Behaviour Change

PROPAGANDA FOR CHANGE is a project created by the students of Behaviour Change (ps359) and Professor Thomas Hills at the Psychology Department of the University of Warwick. This work was supported by funding from Warwick's Institute for Advanced Teaching and Learning.

Thursday, November 3, 2016

How you can make more money pt1- tips

How you can make more money pt1- tips


Ok so here’s the situation. Two summers ago, I desperately needed money to afford rent for my student house, so I got a job at a local pub, occasionally working on the bar, but mainly waiting on tables. The pay wasn’t great, and after doing some calculations, I realised that even if I worked all summer, I’d still be around £1000 short of what I needed.

Could I have sold some of my stuff? Yes, but my stuff is cool, and I wanted to keep it. Could I have got a second job? Yes, but that would involve more work, and I’m not about that life. Could I use psychological research to subtly manipulate customers into giving me more money in tips? As a psychology student, it would have been wrong for me NOT to do this.

After reading a couple of papers, it became clear that the main finding is people tip more when they like the server. So how to get multiple tables of people to like you? Being attractive helps (Lynn & McCall, 2000), but there are more ways than having good bone structure and a symmetrical face to getting people to quickly like you, and thus give you more money.

I present to you 5 top tips for getting top tips

*disclaimer* You may think some of these tips are morally questionable, and I don’t disagree. But at this point in my life, money>morals was basically my motto.

Tip 1- Introduce yourself 

Telling the customer your name will make them like you more. You stop being “the waitress from Nandos” and start being “Helen”. This makes you appear more friendly and more likeable, which in turn makes the customer more likely to give you better tips. Also if you can find out the customer’s name (they’ll usually give it after you introduce yourself), then use it. People love it when you use their names, there’s a whole chapter on it in How to Win Friends and Influence People (well worth a read).

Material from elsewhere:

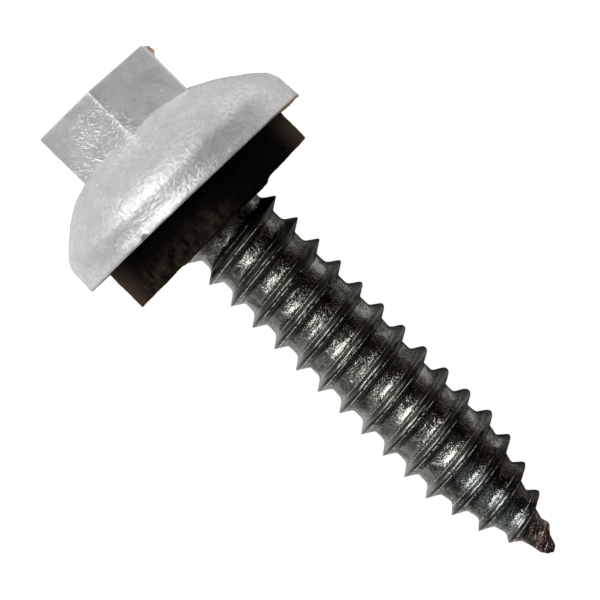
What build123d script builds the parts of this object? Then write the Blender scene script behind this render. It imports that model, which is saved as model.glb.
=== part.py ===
"""Roofing screw: a coarse tapping screw with a cast hexagon head and a rubber sealing washer.

It stands on its head. Z runs from the flat top of the hexagon, at zero, up to the point. One crest
of the thread passes angle zero, on the +X side, just above the washer.
"""

from build123d import *
import math
import os

# Cast head: hexagon
hex_across_flats = 8.0
hex_turn = 2.0
hex_top_fillet = 0.12

# Cast head: domed flange
head_height = 8.43
flange_diameter = 16.82
skirt_height = 1.97
skirt_flare = 0.06
dome_radius = 11.0
shoulder_chamfer = 0.4
dome_root_fillet = 0.6
rim_chamfer = 0.12

# Sealing washer
washer_diameter = 13.95
washer_thickness = 3.0
washer_inset = 0.56
washer_rim_clearance = 0.05
washer_bore_clearance = 0.05
washer_edge_chamfer = 0.12

# Steel anchor that the head is cast round
anchor_cover = 1.4
anchor_across_flats = 5.4
anchor_height = 3.2
neck_diameter = 5.7

# Thread
shank_length = 30.0
crest_diameter = 6.5
root_diameter = 5.1
pitch = 1.8
head_flank_angle = 38.0
tip_flank_angle = 33.0
first_crest_gap = 0.13
buried_turns = 2
run_in_length = 1.4
run_in_cover = 0.3
buried_ridge = 0.04
points_per_turn = 12

# Gimlet point
point_length = 7.8
point_roundness = 1.15
thread_fade_length = 3.8
tip_diameter = 0.44

# Heights above the top of the hexagon
skirt_top = head_height - skirt_height
skirt_top_radius = flange_diameter / 2 - skirt_flare
dome_centre = skirt_top + math.sqrt(dome_radius**2 - skirt_top_radius**2)
dome_crown = dome_centre - dome_radius
recess_floor = head_height - washer_inset
washer_face = recess_floor + washer_thickness
anchor_top = anchor_cover + anchor_height
tip_height = head_height + shank_length
point_start = tip_height - point_length
thread_start = washer_face + first_crest_gap - buried_turns * pitch
neck_end = thread_start + pitch + run_in_cover / 2
run_in_start = neck_end - run_in_cover

thread_depth = (crest_diameter - root_diameter) / 2
turns = math.ceil((tip_height - thread_start) / pitch)


def root_radius(height):
    """Radius of the screw's core: straight, then narrowing to the point."""
    along = min(max((height - point_start) / point_length, 0), 1)
    taper = (root_diameter - tip_diameter) / 2
    return root_diameter / 2 - taper * along**point_roundness


def ridge_height(height):
    """Height of the thread above the core: it grows out of the neck and fades at the point."""
    run_in = (height - run_in_start) / run_in_length
    fade = (tip_height - height) / thread_fade_length
    share = min(max(min(run_in, fade), 0), 1)
    return buried_ridge + (thread_depth - buried_ridge) * share


def thread_point(turn, flank_angle=None):
    """One point on a long edge of the thread, `turn` turns from its start.

    With no flank it lies on the crest, and otherwise at the foot of the flank that leans from the
    crest by that angle, towards the head if it is negative.
    """
    height = thread_start + pitch * turn
    lift = ridge_height(height)
    if flank_angle is not None:
        height += lift * math.tan(math.radians(flank_angle))
        lift = 0
    radius = root_radius(height) + lift
    angle = 2 * math.pi * turn
    return Vector(radius * math.cos(angle), radius * math.sin(angle), height)


def head_foot(turn):
    return thread_point(turn, -head_flank_angle)


def tip_foot(turn):
    return thread_point(turn, tip_flank_angle)


def one_turn(edge_point, first):
    """A long edge of the thread over one turn, from the turn number `first`."""
    steps = range(points_per_turn + 1)
    return Edge.make_spline([edge_point(first + step / points_per_turn) for step in steps])


def strip(first_edge, second_edge):
    """The ruled surface between two long edges."""
    return Face.make_surface_from_curves(first_edge, second_edge)


def thread_end(first):
    """The two faces that close the threaded rod: a helical ramp and a step at angle zero."""
    axis_start = Vector(0, 0, head_foot(first).Z)
    axis_end = Vector(0, 0, head_foot(first + 1).Z)
    ramp = strip(Edge.make_line(axis_start, axis_end), one_turn(head_foot, first))
    corners = [
        axis_start,
        head_foot(first),
        thread_point(first),
        tip_foot(first),
        head_foot(first + 1),
        axis_end,
    ]
    step = Face(Wire.make_polygon(corners, close=True))
    return [ramp, step]


def threaded_rod():
    """The core with its ridge, as strips wound round the axis and sewn into one solid."""
    faces = thread_end(0) + thread_end(turns)
    for turn in range(turns):
        near_foot = one_turn(head_foot, turn)
        crest = one_turn(thread_point, turn)
        far_foot = one_turn(tip_foot, turn)
        next_foot = one_turn(head_foot, turn + 1)
        faces.append(strip(near_foot, crest))
        faces.append(strip(crest, far_foot))
        faces.append(strip(far_foot, next_foot))
    return Solid(Shell(faces))


def disc(diameter, bottom, top):
    """A solid cylinder about the axis between two heights."""
    return Pos(0, 0, bottom) * Cylinder(
        diameter / 2, top - bottom, align=(Align.CENTER, Align.CENTER, Align.MIN)
    )


def hexagon_prism(across_flats, bottom, top):
    """A hexagon about the axis, with a corner turned `hex_turn` past the -Y direction."""
    outline = RegularPolygon(across_flats / 2, 6, major_radius=False, rotation=30 + hex_turn)
    return Pos(0, 0, bottom) * extrude(outline, top - bottom)


def anchor():
    """The screw's own small head and neck, round which the head is cast."""
    upset_hexagon = hexagon_prism(anchor_across_flats, anchor_cover, anchor_top)
    neck = disc(neck_diameter, anchor_top, neck_end)
    return upset_hexagon + neck


def threaded_screw():
    """The one-piece steel screw: anchor, neck, thread and blunt point."""
    tip_plane = Plane.XY.offset(tip_height)
    rod = split(threaded_rod(), bisect_by=tip_plane, keep=Keep.BOTTOM)
    return anchor() + rod


def domed_flange():
    """The bell-shaped flange, a spherical dome over a short skirt, solid down to its rim."""
    crown = (0, dome_crown)
    shoulder = (skirt_top_radius, skirt_top)
    rim = (flange_diameter / 2, head_height)
    rim_centre = (0, head_height)
    half_way = math.asin(skirt_top_radius / dome_radius) / 2
    dome_middle = (dome_radius * math.sin(half_way), dome_centre - dome_radius * math.cos(half_way))
    outline = ThreePointArc(crown, dome_middle, shoulder) + Polyline(
        shoulder, rim, rim_centre, crown
    )
    section = make_face(outline)
    shoulder_corner = section.vertices().sort_by_distance(shoulder)[0]
    section = chamfer(shoulder_corner, shoulder_chamfer)
    rim_corner = section.vertices().sort_by_distance(rim)[0]
    section = chamfer(rim_corner, rim_chamfer)
    return revolve(Plane.XZ * section, Axis.Z)


def cast_head():
    """The hexagon and domed flange in one casting, hollowed for the anchor and the washer."""
    hexagon = hexagon_prism(hex_across_flats, 0, skirt_top)
    hexagon = fillet(hexagon.faces().sort_by(Axis.Z)[0].edges(), hex_top_fillet)
    joined = hexagon + domed_flange()
    dome_root = [edge for edge in joined.edges() if is_dome_root(edge)]
    casting = fillet(dome_root, dome_root_fillet)
    recess = disc(washer_diameter + 2 * washer_rim_clearance, recess_floor, head_height)
    return casting - recess - anchor()


def is_dome_root(edge):
    """Whether an edge lies where the hexagon runs into the dome."""
    box = edge.bounding_box()
    on_dome = dome_crown < box.min.Z and box.max.Z < skirt_top
    return on_dome and box.size.X < hex_across_flats


def sealing_washer():
    """The thick rubber ring that stands out of the recess."""
    bore = crest_diameter + 2 * washer_bore_clearance
    ring = disc(washer_diameter, recess_floor, washer_face) - disc(bore, recess_floor, washer_face)
    outer_edge = ring.faces().sort_by(Axis.Z)[-1].outer_wire().edges()
    return chamfer(outer_edge, washer_edge_chamfer)


parts = {
    "threaded_screw": threaded_screw,
    "cast_head": cast_head,
    "sealing_washer": sealing_washer,
}

os.makedirs("parts", exist_ok=True)
for name, make in parts.items():
    piece = make()
    print(name, "volume", round(piece.volume, 2), "mm3")
    export_step(piece, f"parts/{name}.step")
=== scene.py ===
"""Looks of the roofing screw: threaded steel rod, cast head, rubber washer and a plain studio."""

import math
from types import SimpleNamespace

import bpy
import numpy as np
from mathutils import Euler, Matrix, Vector, noise


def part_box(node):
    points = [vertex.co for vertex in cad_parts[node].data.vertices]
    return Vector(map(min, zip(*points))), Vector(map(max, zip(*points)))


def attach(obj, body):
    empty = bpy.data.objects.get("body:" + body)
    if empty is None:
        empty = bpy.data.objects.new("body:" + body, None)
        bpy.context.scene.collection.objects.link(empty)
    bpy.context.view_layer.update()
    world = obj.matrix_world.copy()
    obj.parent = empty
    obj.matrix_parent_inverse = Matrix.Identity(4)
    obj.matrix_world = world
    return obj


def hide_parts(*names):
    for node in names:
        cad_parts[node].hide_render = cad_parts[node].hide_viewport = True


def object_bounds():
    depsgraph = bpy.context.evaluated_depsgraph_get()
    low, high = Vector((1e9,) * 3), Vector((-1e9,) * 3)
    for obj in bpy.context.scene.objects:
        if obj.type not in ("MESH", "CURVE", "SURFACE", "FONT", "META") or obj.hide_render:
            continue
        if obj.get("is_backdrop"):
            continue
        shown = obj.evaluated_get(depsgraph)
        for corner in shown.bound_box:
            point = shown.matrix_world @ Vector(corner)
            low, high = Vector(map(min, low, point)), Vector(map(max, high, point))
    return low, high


bl_info = {
    "name": "Roofing screw looks",
    "version": (1, 0, 0),
    "blender": (4, 5, 0),
    "location": "View3D > Sidebar > Screw",
    "description": "Models and finishes the rod, the cast head and the washer of a roofing screw",
    "category": "Add Mesh",
}

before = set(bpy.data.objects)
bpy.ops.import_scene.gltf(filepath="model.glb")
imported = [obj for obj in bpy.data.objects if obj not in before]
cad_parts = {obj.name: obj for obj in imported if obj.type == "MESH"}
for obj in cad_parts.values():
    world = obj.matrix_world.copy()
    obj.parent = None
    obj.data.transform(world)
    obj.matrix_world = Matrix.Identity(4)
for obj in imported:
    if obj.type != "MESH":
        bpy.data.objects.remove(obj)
CAD_LOW, CAD_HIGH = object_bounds()
HEAD_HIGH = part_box("cast_head")[1]
WASHER_LOW, WASHER_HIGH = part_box("sealing_washer")
ROD_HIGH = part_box("threaded_screw")[1]
MM = 0.001
MERGE_DISTANCE = 0.002 * MM
SMOOTH_ANGLE = math.radians(50)
SEED_STEPS = (7.3, 3.1, 5.7)


def mm(*values):
    """Millimetres as metres."""
    return tuple(value * MM for value in values)


# Properties


def length(name, description, default_mm):
    """A length property, given in millimetres and held in metres."""
    return bpy.props.FloatProperty(
        name=name, description=description, default=default_mm * MM, unit="LENGTH", precision=5
    )


def colour(name, description, default):
    return bpy.props.FloatVectorProperty(
        name=name, description=description, default=default, subtype="COLOR", min=0, max=1
    )


def ratio(name, description, default):
    return bpy.props.FloatProperty(name=name, description=description, default=default)


def angle_of(name, description, degrees):
    """An angle property, given in degrees and held in radians."""
    return bpy.props.FloatProperty(
        name=name, description=description, default=math.radians(degrees), subtype="ANGLE"
    )


def count(name, description, default, lowest):
    return bpy.props.IntProperty(name=name, description=description, default=default, min=lowest)


class RodSettings(bpy.types.PropertyGroup):
    """Sizes and colours of the threaded steel rod."""

    pitch: length("Pitch", "Distance between two crests", 1.8)
    root_radius: length("Root radius", "Radius of the core between the crests", 2.52)
    crest_lift: length("Crest lift", "Height of a crest above the core", 0.735)
    head_foot: length("Head-side foot", "Reach of a flank towards the head", 0.51)
    tip_foot: length("Tip-side foot", "Reach of a flank towards the point", 0.46)
    first_crest: length("First crest", "Height of a crest on the +X side", 7.46)
    valley_softness: length("Valley softness", "Roundness where a flank runs into the core", 0.05)
    head_softness: length("Head-side softness", "The same, on the head side of a crest", 0.10)
    point_length: length("Point length", "Length of the tapered end", 7.8)
    point_roundness: ratio("Point roundness", "How full the taper is, 1 being a cone", 1.15)
    fade_length: length("Fade length", "Length over which the thread dies at the point", 3.3)
    tip_radius: length("Tip radius", "Radius of the blunt tip", 0.30)
    tip_rounding: length("Tip rounding", "Length over which the blunt tip rounds off", 0.13)
    wear: length("Wear", "How far the most worn crests are rubbed down", 0.13)
    front_wear: length("Light wear", "How far every crest is rubbed down here and there", 0.15)
    waist: length("Waist", "How much thinner the core is on one side", 0.13)
    point_bend: length("Point bend", "How far the tip is knocked off the axis", 0.19)
    neck_radius: length("Neck radius", "Radius of the plain neck inside the head", 2.85)
    neck_end: length("Neck end", "Height where the neck ends", 9.35)
    anchor_cover: length("Anchor cover", "Height where the hexagon inside the head starts", 1.4)
    anchor_top: length("Anchor top", "Height where the hexagon inside the head ends", 4.6)
    anchor_apothem: length("Anchor size", "Half the hexagon inside the head, across flats", 2.7)
    # Also the colour of the painted highlight at the head-side foot of each crest.
    bare_steel: colour("Bare steel", "Scratched, rubbed steel", (0.60, 0.59, 0.55))
    # Painted highlight: the colour of the bright line beside the fold.
    bright: colour("Bright steel", "The bright edge beside the fold", (0.92, 0.92, 0.9))
    band: colour("Band", "Smooth greenish film on the head side of a crest", (0.24, 0.255, 0.235))
    land: colour("Land", "Smooth dark film along a crest", (0.045, 0.05, 0.046))
    flank: colour("Flank", "Brownish film on the tip side of a crest", (0.21, 0.19, 0.16))
    # Painted shade: the colour of a dark band down one side of the rod, where the steel mirrors dark
    # surroundings.
    shadow: colour("Long stain", "Brown stain along one side of the rod", (0.035, 0.024, 0.02))
    # Also painted shade: beside the front strip near the point, and along the fold and the foot groove.
    pit: colour("Pit", "Dirt in the pits", (0.01, 0.009, 0.008))
    film: colour("Film", "Grey film that covers most of the steel", (0.24, 0.245, 0.225))
    # Also the colour of the painted shade on the band towards -X.
    stain: colour("Stain", "Dark patches in the film", (0.06, 0.062, 0.058))
    rust: colour("Rust", "Reddish specks", (0.13, 0.055, 0.035))
    edge: colour("Crest edge", "Beige film on the edges of the crests", (0.30, 0.21, 0.16))
    brown: colour("Brown point", "Brown film on the point", (0.03, 0.018, 0.013))
    # Also a painted highlight: the lighter bluish strip down the front of the point.
    polished: colour("Polished steel", "Bluish steel near the point", (0.26, 0.29, 0.32))
    turn_steps: count("Steps", "Mesh steps in one turn of the thread", 144, 24)
    section_steps: count("Section", "Mesh steps along one pitch", 30, 12)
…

Tip 2- Find a way to compliment them

Who doesn’t love a compliment? It doesn’t even need to be sincere (Chan & Sengupta, 2010). Complimenting a customer’s coat, sports team, or even meal choice will land you in favour with them and make them like you more. Flattery literally does get you everywhere, because everyone out there is vain in some respect. (Spence, 2012). So throw in a compliment or two. Just don’t be creepy

Tip 3- Be relatable

Find some kind of common link, or, if you can’t find one, make one up (see disclaimer). It can be really trivial as well, such as the customer having the same name as your aunt, or your cousin going to the same university they went to, or your Grandad being from the part of the world as the customer (notice these relations are all slightly too far removed to warrant further questioning, you do not want to get caught lying). Of course honesty works best, because then you can have a genuine conversation on a topic of shared interest. And when you share something in common with someone else, you essentially form an in-group with that person. And people are more generous to people within their in-group (Tajfel, 1974)

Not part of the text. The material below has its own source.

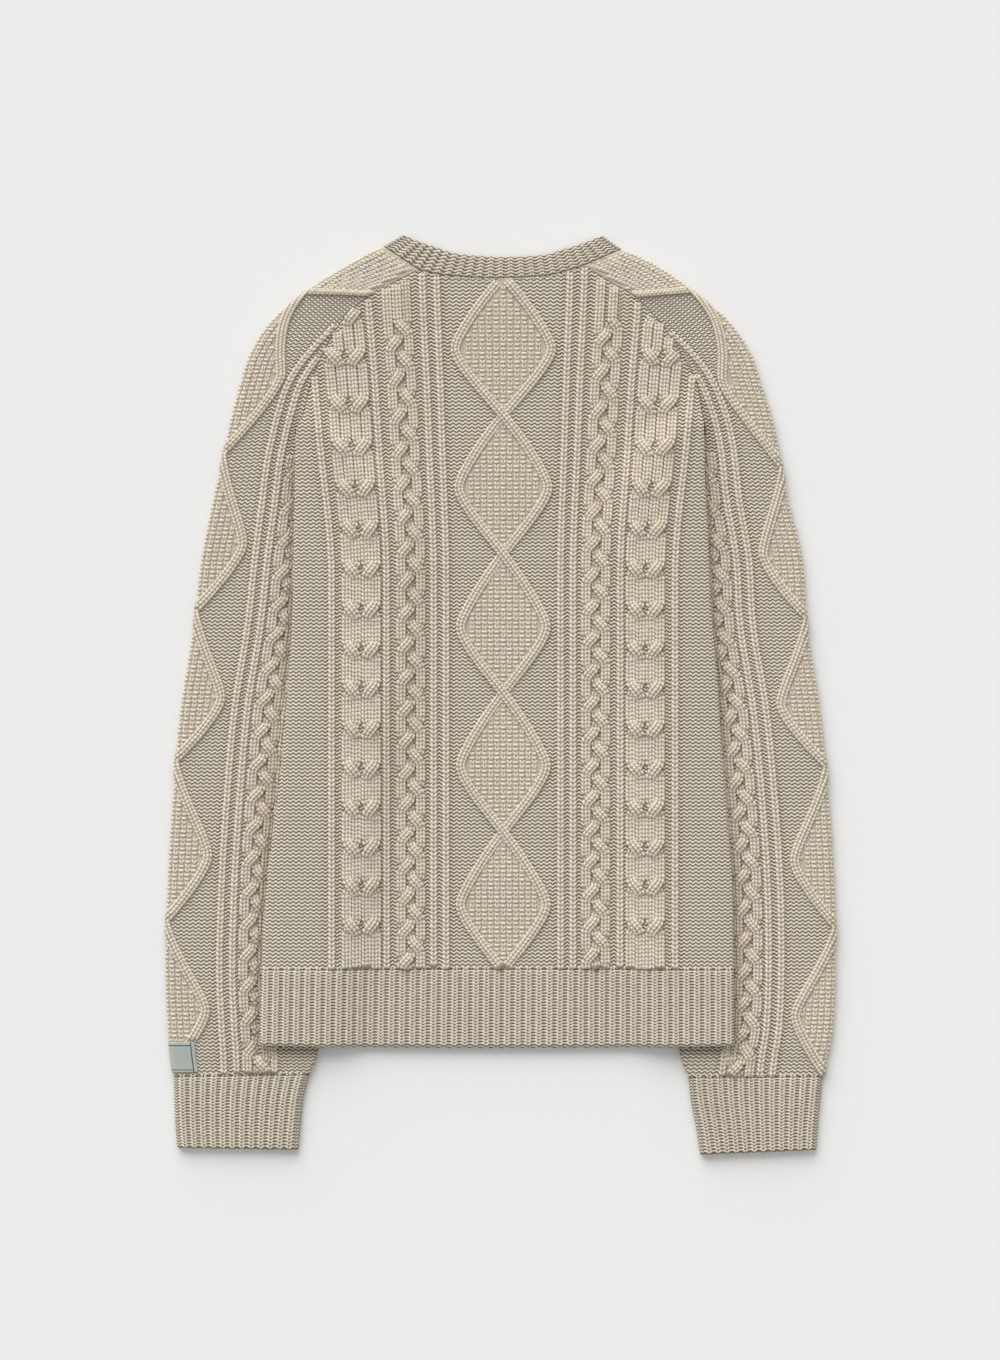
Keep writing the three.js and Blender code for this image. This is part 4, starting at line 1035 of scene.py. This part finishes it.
def cut_at_seam(path):
    """A strand that starts above the seams loses what lies past them."""
    x, y = path["line"].T
    first = int(np.argmax(y < np.interp(x, SEAM_X, SEAM_Y) - 2))
    for name in ("line", "half", "crown", "level", "round", "painted_shade"):
        path[name] = path[name][first:]
    path["crown"] = path["crown"] * smooth((y[first] - y[first:]) / 4)
    return path


def body_rows(top, course, fade_at=None):
    """Heights along a strand, three to a course from the top down, and how far it stands out there:
    strands sink at the hem seam and at the seams above."""
    y = np.arange(top, HEM_SEAM + 0.5, -course / 3)
    return y, smooth((y - HEM_SEAM) / 2) * smooth(((fade_at or top) - y) / 4)


def body_ribs(wools):
    paths = []
    for side in (-1, 1):
        for away in BODY_RIBS:
            y, ends = body_rows(top_of(side, away), RIB_COURSE)
            x = body_line(side * away, y)
            paths.append(strand(x, y, RIB_HALF_WIDTH, RIB_HEIGHT * ends, -0.3, 2, RIB_COURSE))
    return strands("back_ribs", paths, on_back, *wools)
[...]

Tip 4- Pretend to go the extra mile 

This is another one that is morally questionable, but it works. Essentially, just make things look like more effort than they really are. Don’t use this one all the time, only when opportunity strikes. If a customer makes a trivial request (I don’t want cheese on my pizza), hit them with the line “I’m not sure if we can do that, but I’ll see what I can do”. By saying that, you make it seem like you’re putting in extra effort, that you care about them and what they want. (Tjosvold, Johnson & Johnson, 1981) You will be liked more as a result, just by saying this simple line.

Tip 5- Give them a present 

How many times has a waiter or waitress given you a discount coupon, or a sweet, just before giving you the bill? That my friends, is the principle of reciprocation (Cialdini, 1987). This works on two levels. Firstly, it’s hard not to like someone who’s giving you a free present (have you ever met a Santa Claus hater?). Secondly, by giving the customer something, they feel inclined to give you something in return. The timing of the present (just before the bill is received) is vital, as customers are presented with an opportunity to reciprocate your kind gesture within minutes. By tipping you.

Thanks for reading!

References

Carnegie, D. (2010). How to win friends and influence people. Simon and Schuster.

Cialdini, R. B. (1987). Influence (Vol. 3). A. Michel.

Chan, E., & Sengupta, J. (2010). Insincere flattery actually works: A dual attitudes perspective. Journal of Marketing Research, 47, 122-133.

Lynn, M., & McCall, M. (2000). Gratitude and gratuity: a meta-analysis of research on the service-tipping relationship. The Journal of Socio-Economics, 29, 203-214.

Spence, D. (2012). Flattery will get you everywhere. BMJ, 345, e6346.

Tajfel, H. (1974). Social identity and intergroup behaviour. Social Science Information/sur les sciences sociales.


Tjosvold, D., Johnson, D. W., & Johnson, R. T. (1981). Effect of partner's effort and ability on liking for partner after failure on a cooperative task. The Journal of Psychology, 109,147-152.